* START *

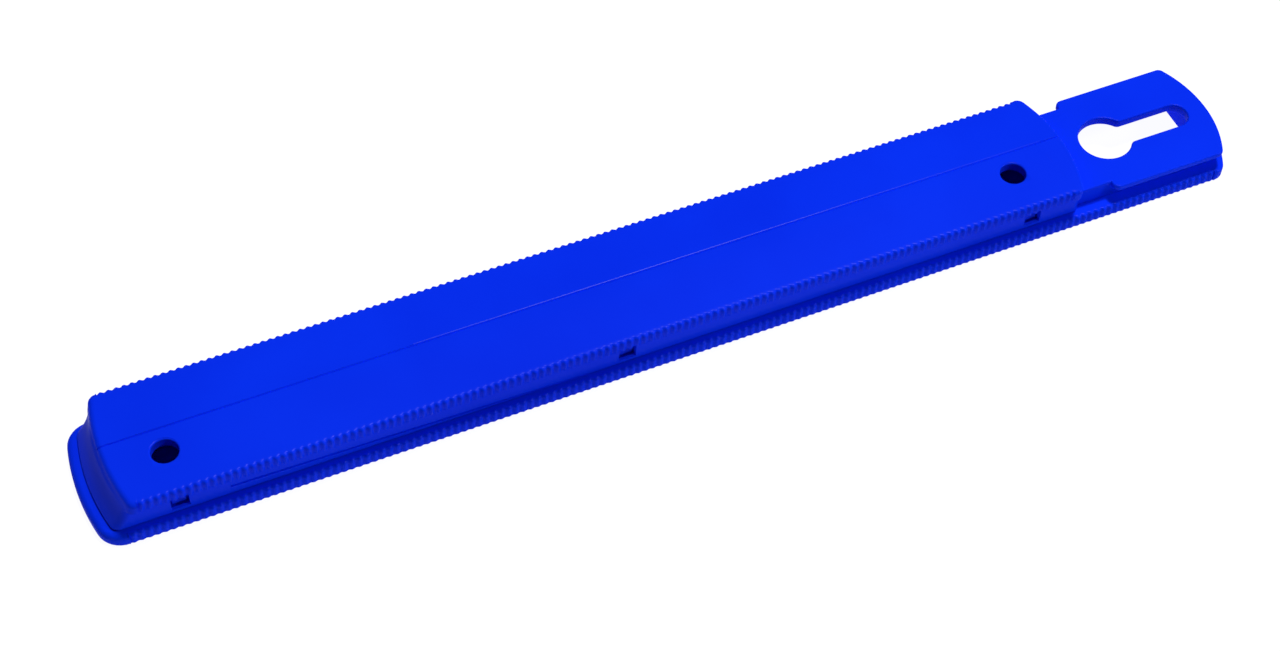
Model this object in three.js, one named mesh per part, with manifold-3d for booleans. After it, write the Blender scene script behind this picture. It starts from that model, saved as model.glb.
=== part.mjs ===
// A bag clip: two moulded bars that press together over a folded bag mouth.
// The lower bar carries the rail and a hanging tab, and the upper bar is a channel that fits over the rail.
// Millimetres, +X along the clip towards the tab, +Z up, z = 0 on the clip's underside.
import * as THREE from 'three';
import { mergeVertices } from 'three/addons/utils/BufferGeometryUtils.js';
import Module from 'manifold-3d';

const wasm = await Module();
wasm.setup();

// Driving dimensions
const overallLength = 267.6;
const toothPitch = 1.65;
const toothDepth = 0.45;
const gap = 0.3;

// Levels
const flangeTop = 3.0;
const railTop = 7.6;
const lipBottom = 9.0;
const rimTop = 11.8;
const crownRise = 0.5;

// Half widths
const flangeHalf = 15.45;
const tabHalf = 14.1;
const railHalf = 12.0;
const lipHalf = 15;
const wallHalf = 13.6;

// How each end bows: the radius of its arc in plan, and of the corners beside it
const flangeLeftBow = 55;
const flangeLeftCorner = 5.5;
const flangeRightCorner = 3;
const rimLeftBow = 55;
const rimRightBow = 43.5;
const rimCorner = 2;
const tabBow = 28.5;
const tabCorner = 1.6;

// Lower bar, lengthwise
const flangeLeft = -overallLength / 2;
const flangeRight = overallLength / 2;
const railLeft = -125.8;
const shoulderX = 100.8;
const tabRight = flangeRight - 1.2;
const tabWallRight = tabRight - (tabHalf - railHalf);

// Upper bar, lengthwise
const rimLeft = -127.9;
const rimRight = 94.2;
const endFlare = 3.6;
const endWall = 1.7;

// Lower bar details
const railPlate = 2.0;
const tabLip = 1.4;
const tabPlate = 2.2;
const pocketHalf = 10.6;
const crossRib = 1.4;
const bayCount = 9;
const grooveY = 1.1;
const grooveHalf = 1.9;
const grooveDepth = 1.0;
const keyholeX = 106.2;
const keyholeRadius = 6.1;
const slotHalf = 3.2;
const slotEndX = 124.4;
const tabPocketRight = 128.4;
const catchHalf = 1.5;
const catchReach = 0.45;

// Upper bar details
const ceiling = rimTop - 1.8;
const channelHalf = railHalf + gap;
const clampHalf = 1.0;
const clampTip = railTop - grooveDepth + 0.4;
const creaseY = grooveY;
const creaseHalf = 0.7;
const creaseDepth = 0.25;
const holeRadius = 2.9;
const holeY = -4.7;
const holeXs = [-115.4, 79];
const wellFloor = 2.0;
const wellRight = 92;
const windowXs = [-115.6, -17.8, 80];
const windowHalf = 1.95;
const windowSill = 4.5;

const blue = { color: 0x0a2ee6, roughness: 0.42, metalness: 0 };

// One bowed end of a plan with rounded corners, drawn anticlockwise.
// side is 1 for the end that faces +X and -1 for the end that faces -X.
function addEnd(plan, end, side, half, bowRadius, corner) {
  const centre = end - side * bowRadius;
  const reach = Math.sqrt((bowRadius - corner) ** 2 - (half - corner) ** 2);
  const bow = Math.atan2(half - corner, reach);
  const cornerX = centre + side * reach;
  const cornerY = side * (half - corner);
  const facing = side > 0 ? 0 : Math.PI;
  const quarter = Math.PI / 2;
  plan.absarc(cornerX, -cornerY, corner, facing - quarter, facing - bow);
  plan.absarc(centre, 0, bowRadius, facing - bow, facing + bow);
  plan.absarc(cornerX, cornerY, corner, facing + bow, facing + quarter);
}

// A bar's plan: straight sides between two bowed ends.
// A toothed plan has a row of fine teeth between teeth.from and teeth.to on both long sides.
function barPlan(left, right, half, leftBow, rightBow, corners, teeth) {
  const plan = new THREE.Shape();
  addEnd(plan, right, 1, half, rightBow, corners[1]);
  if (teeth) addTeeth(plan, teeth.to, teeth.from, half);
  addEnd(plan, left, -1, half, leftBow, corners[0]);
  if (teeth) addTeeth(plan, teeth.from, teeth.to, -half);
  return plan;
}

function addTeeth(plan, from, to, side) {
  const count = Math.floor(Math.abs(to - from) / toothPitch);
  const step = Math.sign(to - from) * toothPitch;
  const root = side - Math.sign(side) * toothDepth;
  for (let i = 0; i < count; i += 1) {
    plan.lineTo(from + i * step, root);
    plan.lineTo(from + (i + 0.5) * step, side);
  }
  plan.lineTo(from + count * step, root);
}

// The tab's plan: square shoulders towards the rail and a bowed far end.
function tabPlan() {
  const corner = tabCorner;
  const quarter = Math.PI / 2;
  const plan = new THREE.Shape();
  plan.absarc(shoulderX + corner, corner - tabHalf, corner, 2 * quarter, 3 * quarter);
  addEnd(plan, tabRight, 1, tabHalf, tabBow, corner);
  plan.absarc(shoulderX + corner, tabHalf - corner, corner, quarter, 2 * quarter);
  return plan;
}

function solid(geometry) {
  const bare = geometry.clone();
  bare.deleteAttribute('normal');
  bare.deleteAttribute('uv');
  const merged = mergeVertices(bare);
  return new wasm.Manifold(new wasm.Mesh({
    numProp: 3,
    vertProperties: new Float32Array(merged.attributes.position.array),
    triVerts: new Uint32Array(merged.index.array),
  }));
}

function upright(plan, bottom, top, steps = 1, curveSegments = 6) {
  const options = { depth: top - bottom, steps, curveSegments, bevelEnabled: false };
  const geometry = new THREE.ExtrudeGeometry(plan, options);
  geometry.translate(0, 0, bottom);
  return geometry;
}

// A section drawn as [y, z] points and run along X
function lengthwise(points, left, right) {
  const plan = new THREE.Shape(points.map(([y, z]) => new THREE.Vector2(y, z)));
  const geometry = new THREE.ExtrudeGeometry(plan, { depth: right - left, bevelEnabled: false });
  geometry.rotateX(Math.PI / 2);
  geometry.rotateZ(Math.PI / 2);
  geometry.translate(left, 0, 0);
  return solid(geometry);
}

function block(left, right, near, far, bottom, top) {
  const geometry = new THREE.BoxGeometry(right - left, far - near, top - bottom);
  geometry.translate((left + right) / 2, (near + far) / 2, (bottom + top) / 2);
  return solid(geometry);
}

function roundHole(x, y, radius, bottom, top) {
  const geometry = new THREE.CylinderGeometry(radius, radius, top - bottom, 32);
  geometry.rotateX(Math.PI / 2);
  geometry.translate(x, y, (bottom + top) / 2);
  return solid(geometry);
}

// The upper bar's left end sweeps outwards towards its foot in a hollow curve
function flare(geometry) {
  const points = geometry.attributes.position;
  const foot = flangeTop + gap;
  for (let i = 0; i < points.count; i += 1) {
    const fall = THREE.MathUtils.clamp((rimTop - points.getZ(i)) / (rimTop - foot), 0, 1);
    if (points.getX(i) < 0) points.setX(i, points.getX(i) - endFlare * fall ** 2);
  }
  return geometry;
}

function node(name, body) {
  const result = body.getMesh();
  const geometry = new THREE.BufferGeometry();
  geometry.setAttribute('position', new THREE.BufferAttribute(result.vertProperties, 3));
  geometry.setIndex(new THREE.BufferAttribute(result.triVerts, 1));
  geometry.computeVertexNormals();
  const mesh = new THREE.Mesh(geometry, new THREE.MeshStandardMaterial(blue));
  mesh.name = name;
  return mesh;
}

// Two catches face each other at every window, one on each side of the rail
function railCatches() {
  const section = [
    [-railHalf - catchReach, windowSill + 0.1],
    [railHalf + catchReach, windowSill + 0.1],
    [railHalf + catchReach, windowSill + 0.4],
    [railHalf - 0.1, railTop - 0.1],
    [0.1 - railHalf, railTop - 0.1],
    [-railHalf - catchReach, windowSill + 0.4],
  ];
  return windowXs.map((x) => lengthwise(section, x - catchHalf, x + catchHalf));
}

// Bays along the rail, parted by cross ribs. They open downwards, except the two below the round
// holes, which open upwards so that the holes look down into a well with a closed floor.
function railBays() {
  const left = railLeft + 2.4;
  const right = shoulderX - 2.4;
  const pitch = (right - left + crossRib) / bayCount;
  const openBelow = (from, to) => block(from, to, -pocketHalf, pocketHalf, -1, railTop - railPlate);
  const openAbove = (from, to) => block(from, to, -pocketHalf, pocketHalf, wellFloor, railTop + 1);
  const bays = [openAbove(left, left + pitch - crossRib)];
  for (let i = 1; i < bayCount - 1; i += 1) {
    const start = left + i * pitch;
    bays.push(openBelow(start, start + pitch - crossRib));
  }
  bays.push(openAbove(right - pitch + crossRib, wellRight));
  bays.push(openBelow(wellRight + crossRib, right));
  return bays;
}

function keyhole() {
  const mouth = Math.asin(slotHalf / keyholeRadius);
  const plan = new THREE.Shape();
  plan.absarc(keyholeX, 0, keyholeRadius, mouth, 2 * Math.PI - mouth);
  plan.absarc(slotEndX, 0, slotHalf, -Math.PI / 2, Math.PI / 2);
  return solid(upright(plan, -1, railTop + 1, 1, 16));
}

function lowerBar() {
  const teeth = { from: flangeLeft + 6.7, to: flangeRight - 7 };
  const corners = [flangeLeftCorner, flangeRightCorner];
  const flange = barPlan(flangeLeft, flangeRight, flangeHalf, flangeLeftBow, tabBow, corners, teeth);
  const rail = barPlan(railLeft, tabWallRight, railHalf, rimLeftBow, tabBow, [tabCorner, tabCorner]);
  let bar = solid(upright(flange, 0, flangeTop));
  bar = bar.add(solid(upright(rail, 1, railTop)));
  bar = bar.add(solid(upright(tabPlan(), railTop - tabLip, railTop)));
  for (const piece of railCatches()) bar = bar.add(piece);
  for (const bay of railBays()) bar = bar.subtract(bay);
  const tabPocketTop = railTop - tabPlate;
  bar = bar.subtract(block(shoulderX - 1, tabPocketRight, -pocketHalf, pocketHalf, -1, tabPocketTop));
  const near = grooveY - grooveHalf;
  const far = grooveY + grooveHalf;
  bar = bar.subtract(block(railLeft + 3, rimRight + 1.5, near, far, railTop - grooveDepth, railTop + 1));
  return bar.subtract(keyhole());
}

// The space inside the upper bar: open below, closed by the end wall at the left,
// and open at the right only as high as the rail that leaves there
function channelSpace() {
  const foot = flangeTop + gap;
  const corners = [rimCorner, rimCorner];
  const inner = barPlan(rimLeft + endWall, rimRight - endWall, channelHalf, rimLeftBow, rimRightBow, corners);
  let space = solid(flare(upright(inner, foot - 1, ceiling, 8)));
  space = space.add(block(0, rimRight + 1, -channelHalf, channelHalf, foot - 1, railTop + gap));
  const near = creaseY - clampHalf;
  const far = creaseY + clampHalf;
  return space.subtract(block(rimLeft + 6, rimRight - 4, near, far, clampTip, ceiling + 1));
}

function crown() {
  const far = lipHalf + 1;
  const ridge = rimTop + crownRise;
  const section = [
    [-far, flangeTop],
    [far, flangeTop],
    [far, rimTop],
    [lipHalf, rimTop],
    [creaseY + creaseHalf, ridge],
    [creaseY, ridge - creaseDepth],
    [creaseY - creaseHalf, ridge],
    [-lipHalf, rimTop],
    [-far, rimTop],
  ];
  return lengthwise(section, rimLeft - 10, rimRight + 10);
}

// A window through each side wall, with a shallow lead-in for the catch below it
function windowCuts(x) {
  const left = x - windowHalf;
  const right = x + windowHalf;
  const outer = wallHalf + 1;
  const leadIn = channelHalf + catchReach + gap;
  const near = block(left, right, -outer, 1 - channelHalf, windowSill, lipBottom);
  const far = block(left, right, channelHalf - 1, outer, windowSill, lipBottom);
  const path = block(left, right, -leadIn, leadIn, flangeTop - 1, windowSill + 0.1);
  return near.add(far).add(path);
}

function upperBar() {
  const foot = flangeTop + gap;
  const height = rimTop + crownRise;
  const teeth = { from: rimLeft + 3.7, to: rimRight - 4.2 };
  const corners = [rimCorner, rimCorner];
  const walls = barPlan(rimLeft, rimRight, wallHalf, rimLeftBow, rimRightBow, corners);
  const lip = barPlan(rimLeft, rimRight, lipHalf, rimLeftBow, rimRightBow, corners, teeth);
  let bar = solid(flare(upright(walls, foot, height, 8)));
  bar = bar.add(solid(upright(lip, lipBottom, height)));
  bar = bar.intersect(crown());
  bar = bar.subtract(channelSpace());
  for (const x of windowXs) bar = bar.subtract(windowCuts(x));
  for (const x of holeXs) bar = bar.subtract(roundHole(x, holeY, holeRadius, ceiling - 1, height + 1));
  return bar;
}

const clip = new THREE.Group();
clip.name = 'bag_clip';
clip.add(node('lower_bar', lowerBar()));
clip.add(node('upper_bar', upperBar()));

export default clip;
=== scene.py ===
"""A blue moulded bag clip lying closed on a pale floor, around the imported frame.

Two bars: the lower one has a toothed flange, a rail and a hanging tab, and the upper one is a channel
pressed over the rail. Shapes are worked out in millimetres and scaled to metres at the end.
"""

import math

import bpy
import numpy as np
from mathutils import Matrix, Vector


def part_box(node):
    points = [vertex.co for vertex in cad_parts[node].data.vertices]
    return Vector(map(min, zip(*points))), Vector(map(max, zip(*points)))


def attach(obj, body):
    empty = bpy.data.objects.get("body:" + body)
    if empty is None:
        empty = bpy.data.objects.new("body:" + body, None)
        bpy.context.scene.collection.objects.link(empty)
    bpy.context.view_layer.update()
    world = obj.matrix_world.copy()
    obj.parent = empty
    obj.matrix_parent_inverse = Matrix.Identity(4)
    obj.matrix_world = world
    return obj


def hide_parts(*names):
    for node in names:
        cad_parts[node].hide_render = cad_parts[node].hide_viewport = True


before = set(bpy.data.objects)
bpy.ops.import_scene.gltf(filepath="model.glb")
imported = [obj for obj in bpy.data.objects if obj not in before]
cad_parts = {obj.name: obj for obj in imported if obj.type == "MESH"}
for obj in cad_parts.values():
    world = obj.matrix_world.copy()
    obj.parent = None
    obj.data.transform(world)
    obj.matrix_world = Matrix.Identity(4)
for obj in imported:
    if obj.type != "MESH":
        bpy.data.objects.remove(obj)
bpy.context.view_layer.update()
MM = 1000.0
lower_low, lower_high = (np.array(corner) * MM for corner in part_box("lower_bar"))
_, upper_high = (np.array(corner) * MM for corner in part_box("upper_bar"))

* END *

■ Task to complete ■
Only the lines from the line with "const clip = new THREE.Group();" to the line with "cad_parts[node].hide_render = cad_parts[node].hide_viewport", inclusive, are to be printed, exactly as they appear.

■ Exercise output ■
const clip = new THREE.Group();
clip.name = 'bag_clip';
clip.add(node('lower_bar', lowerBar()));
clip.add(node('upper_bar', upperBar()));

export default clip;
=== scene.py ===
"""A blue moulded bag clip lying closed on a pale floor, around the imported frame.

Two bars: the lower one has a toothed flange, a rail and a hanging tab, and the upper one is a channel
pressed over the rail. Shapes are worked out in millimetres and scaled to metres at the end.
"""

import math

import bpy
import numpy as np
from mathutils import Matrix, Vector


def part_box(node):
    points = [vertex.co for vertex in cad_parts[node].data.vertices]
    return Vector(map(min, zip(*points))), Vector(map(max, zip(*points)))


def attach(obj, body):
    empty = bpy.data.objects.get("body:" + body)
    if empty is None:
        empty = bpy.data.objects.new("body:" + body, None)
        bpy.context.scene.collection.objects.link(empty)
    bpy.context.view_layer.update()
    world = obj.matrix_world.copy()
    obj.parent = empty
    obj.matrix_parent_inverse = Matrix.Identity(4)
    obj.matrix_world = world
    return obj


def hide_parts(*names):
    for node in names:
        cad_parts[node].hide_render = cad_parts[node].hide_viewport = True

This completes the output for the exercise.